Even though he lacks the wealthy Manhattan upbringing of Roosevelt, he arguably has a public temperament most similar with the feisty Rough Rider, who also stood out from the other more measured Northeast-based members of his party who sought the presidency.
Still, “I think that the success of Teddy Roosevelt and Coolidge doesn’t have much relevance today because the country was just much different back then — for instance, the only two states that never voted for FDR were Maine and Vermont,” said Sabato. “Kind of shocking to think of those states as GOP strongholds, right?

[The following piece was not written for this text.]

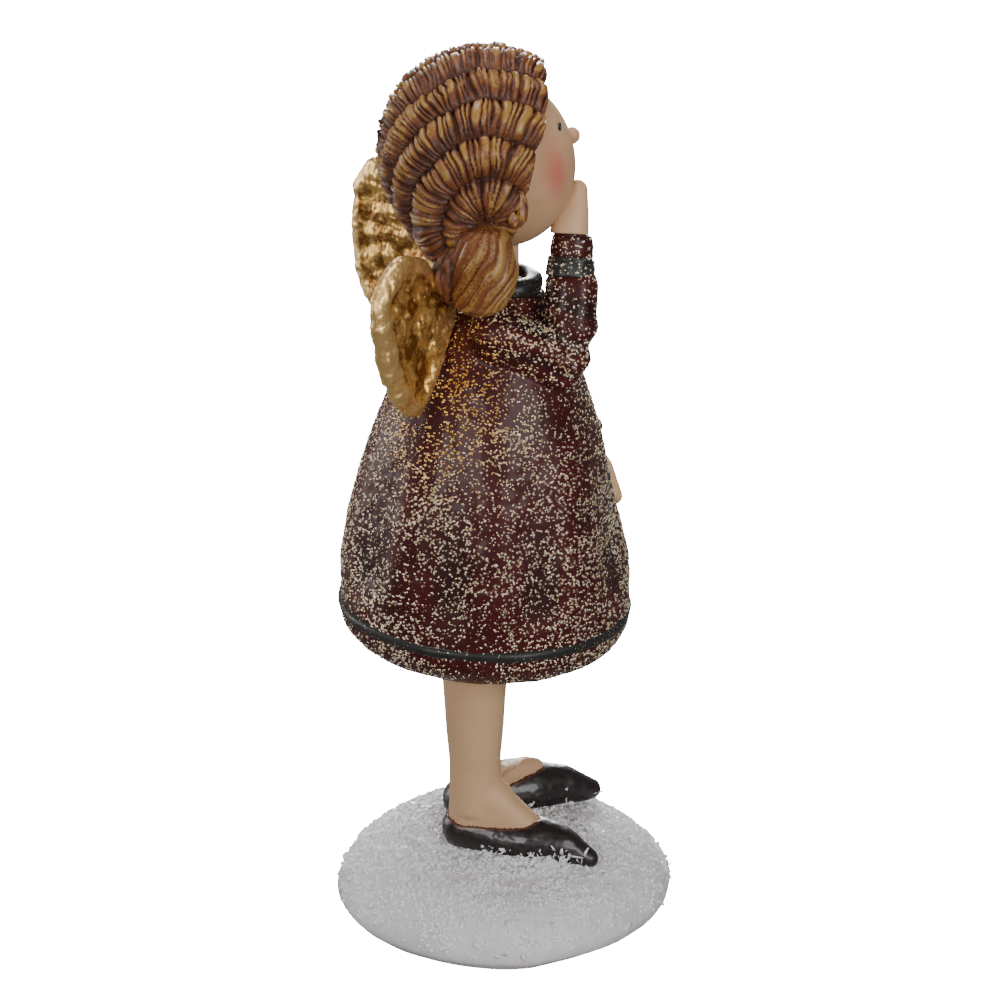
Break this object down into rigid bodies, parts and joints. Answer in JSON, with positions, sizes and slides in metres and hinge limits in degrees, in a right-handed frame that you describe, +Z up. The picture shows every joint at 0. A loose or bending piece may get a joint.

“The country as a whole changed quite a bit starting with the New Deal realignment and, later, the transformation of the Solid South from Democratic to Republican,” Sabato added. “Obviously, the whole process of campaigning has changed too: Coolidge and TR didn’t have to go on television. Teddy probably would’ve handled it just fine; Coolidge or Woodrow Wilson? Perhaps a different story.”
And even given that advantage of being good when the cameras roll, if Christie were to ever get in a prez race, aided too by his avoidance of pratfalls that ailed other challengers from this part of the country, his victory too – given the history – would be a far different Republican story.